## start MATERIAL SHOWN

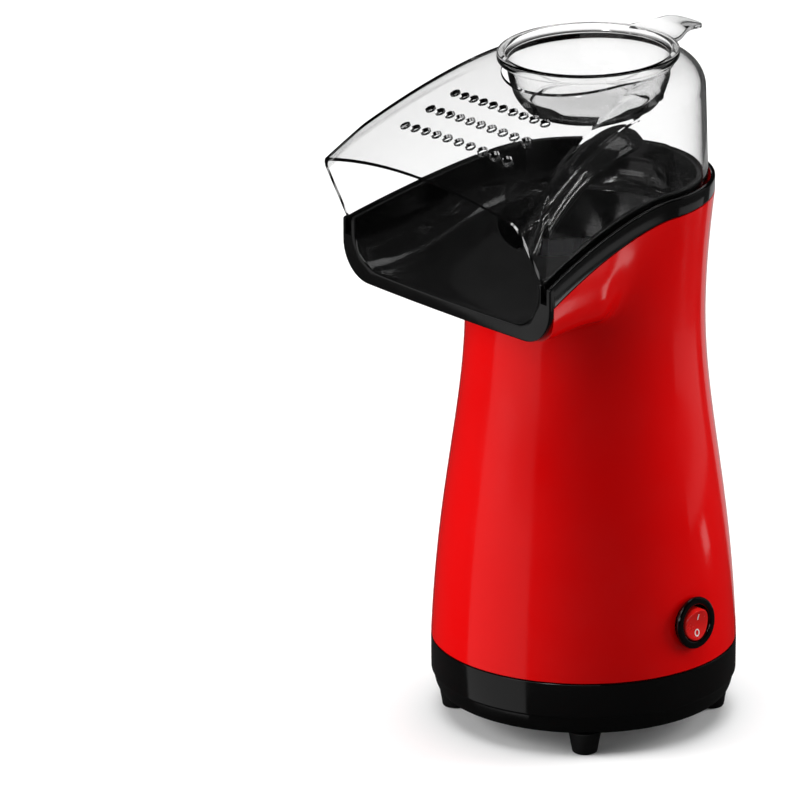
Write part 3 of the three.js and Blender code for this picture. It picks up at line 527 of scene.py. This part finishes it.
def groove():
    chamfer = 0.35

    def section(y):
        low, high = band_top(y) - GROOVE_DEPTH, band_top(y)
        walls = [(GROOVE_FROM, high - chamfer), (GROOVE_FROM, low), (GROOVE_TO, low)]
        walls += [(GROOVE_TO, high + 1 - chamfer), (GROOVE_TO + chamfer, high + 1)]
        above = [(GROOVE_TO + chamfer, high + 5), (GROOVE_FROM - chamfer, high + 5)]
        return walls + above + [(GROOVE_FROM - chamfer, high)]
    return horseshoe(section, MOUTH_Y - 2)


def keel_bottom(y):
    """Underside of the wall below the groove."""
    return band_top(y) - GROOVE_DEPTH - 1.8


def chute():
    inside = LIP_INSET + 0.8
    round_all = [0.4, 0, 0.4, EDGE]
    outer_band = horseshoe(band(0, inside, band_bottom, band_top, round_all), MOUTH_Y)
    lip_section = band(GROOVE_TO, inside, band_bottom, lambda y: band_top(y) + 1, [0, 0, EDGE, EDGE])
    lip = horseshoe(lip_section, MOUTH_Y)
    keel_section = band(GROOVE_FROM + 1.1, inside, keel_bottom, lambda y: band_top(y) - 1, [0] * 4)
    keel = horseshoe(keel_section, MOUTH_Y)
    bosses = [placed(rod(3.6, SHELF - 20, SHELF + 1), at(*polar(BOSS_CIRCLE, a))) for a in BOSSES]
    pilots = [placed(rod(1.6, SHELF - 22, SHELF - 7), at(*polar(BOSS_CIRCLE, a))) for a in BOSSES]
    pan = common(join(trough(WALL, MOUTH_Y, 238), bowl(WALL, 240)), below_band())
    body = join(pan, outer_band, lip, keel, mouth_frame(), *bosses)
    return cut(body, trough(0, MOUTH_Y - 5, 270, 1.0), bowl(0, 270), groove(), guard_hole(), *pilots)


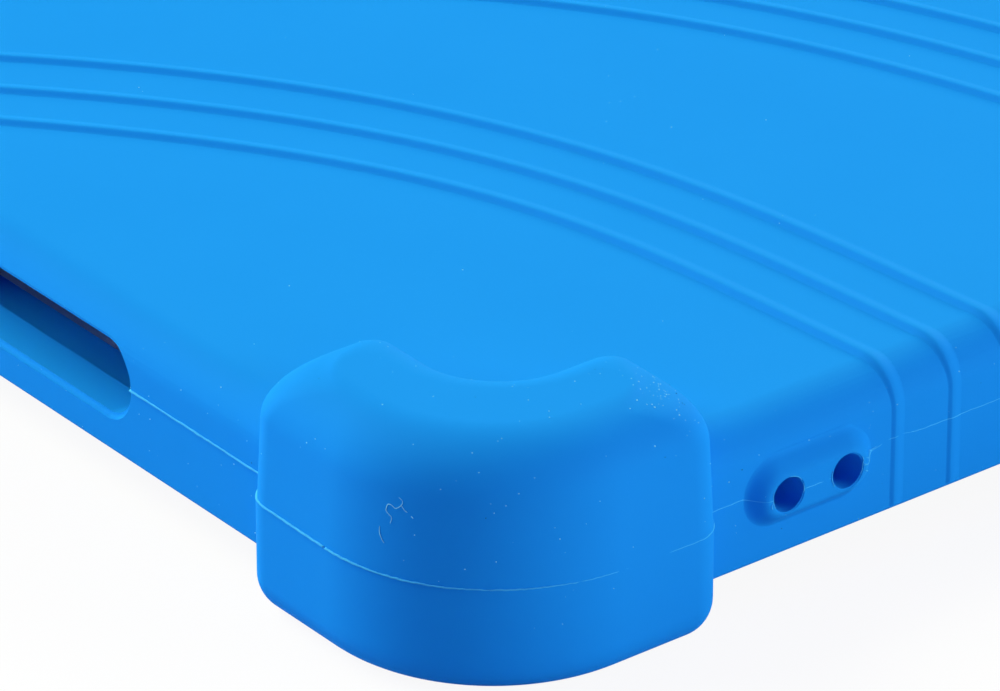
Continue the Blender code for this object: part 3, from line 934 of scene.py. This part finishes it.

## end MATERIAL SHOWN

▶ _TASK REQUIREMENTS_
Give the data again, exactly as it stands.

▶ _FINAL RESULT_
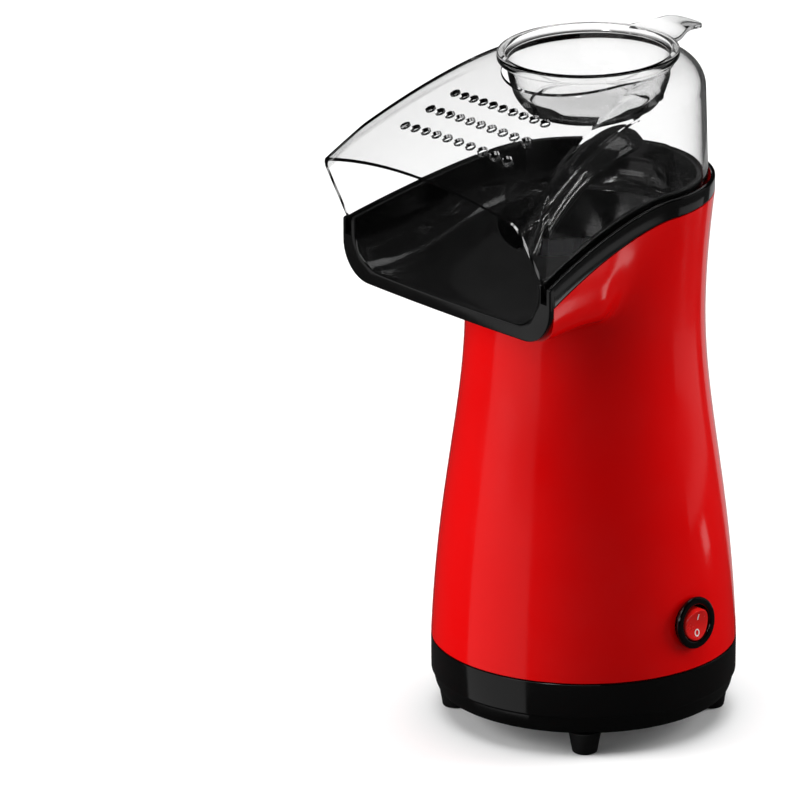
Write part 3 of the three.js and Blender code for this picture. It picks up at line 527 of scene.py. This part finishes it.
def groove():
    chamfer = 0.35

    def section(y):
        low, high = band_top(y) - GROOVE_DEPTH, band_top(y)
        walls = [(GROOVE_FROM, high - chamfer), (GROOVE_FROM, low), (GROOVE_TO, low)]
        walls += [(GROOVE_TO, high + 1 - chamfer), (GROOVE_TO + chamfer, high + 1)]
        above = [(GROOVE_TO + chamfer, high + 5), (GROOVE_FROM - chamfer, high + 5)]
        return walls + above + [(GROOVE_FROM - chamfer, high)]
    return horseshoe(section, MOUTH_Y - 2)


def keel_bottom(y):
    """Underside of the wall below the groove."""
    return band_top(y) - GROOVE_DEPTH - 1.8


def chute():
    inside = LIP_INSET + 0.8
    round_all = [0.4, 0, 0.4, EDGE]
    outer_band = horseshoe(band(0, inside, band_bottom, band_top, round_all), MOUTH_Y)
    lip_section = band(GROOVE_TO, inside, band_bottom, lambda y: band_top(y) + 1, [0, 0, EDGE, EDGE])
    lip = horseshoe(lip_section, MOUTH_Y)
    keel_section = band(GROOVE_FROM + 1.1, inside, keel_bottom, lambda y: band_top(y) - 1, [0] * 4)
    keel = horseshoe(keel_section, MOUTH_Y)
    bosses = [placed(rod(3.6, SHELF - 20, SHELF + 1), at(*polar(BOSS_CIRCLE, a))) for a in BOSSES]
    pilots = [placed(rod(1.6, SHELF - 22, SHELF - 7), at(*polar(BOSS_CIRCLE, a))) for a in BOSSES]
    pan = common(join(trough(WALL, MOUTH_Y, 238), bowl(WALL, 240)), below_band())
    body = join(pan, outer_band, lip, keel, mouth_frame(), *bosses)
    return cut(body, trough(0, MOUTH_Y - 5, 270, 1.0), bowl(0, 270), groove(), guard_hole(), *pilots)


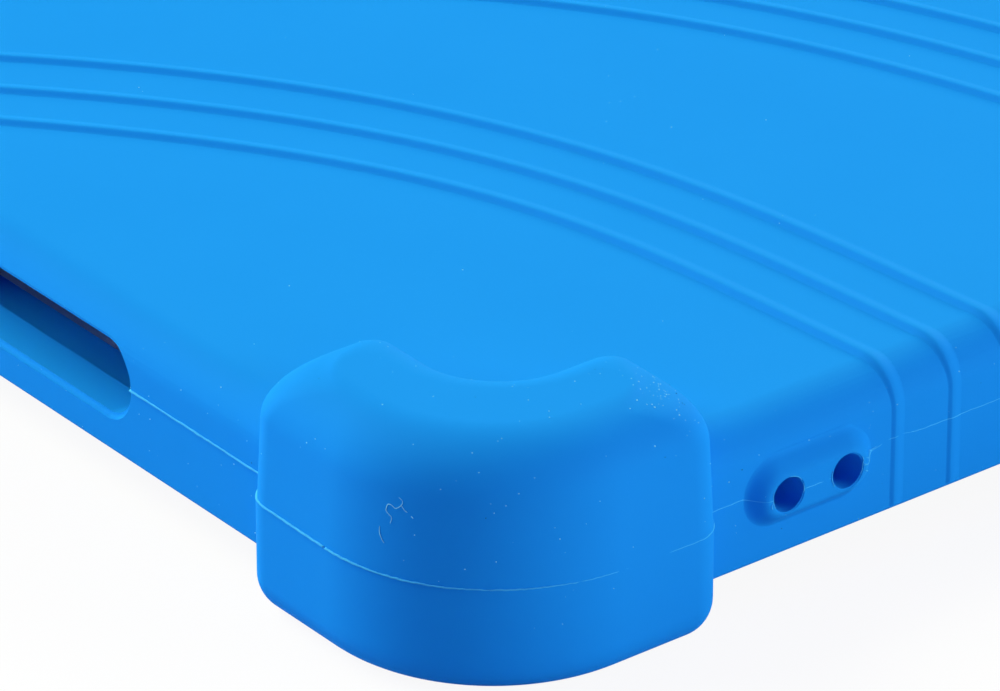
Continue the Blender code for this object: part 3, from line 934 of scene.py. This part finishes it.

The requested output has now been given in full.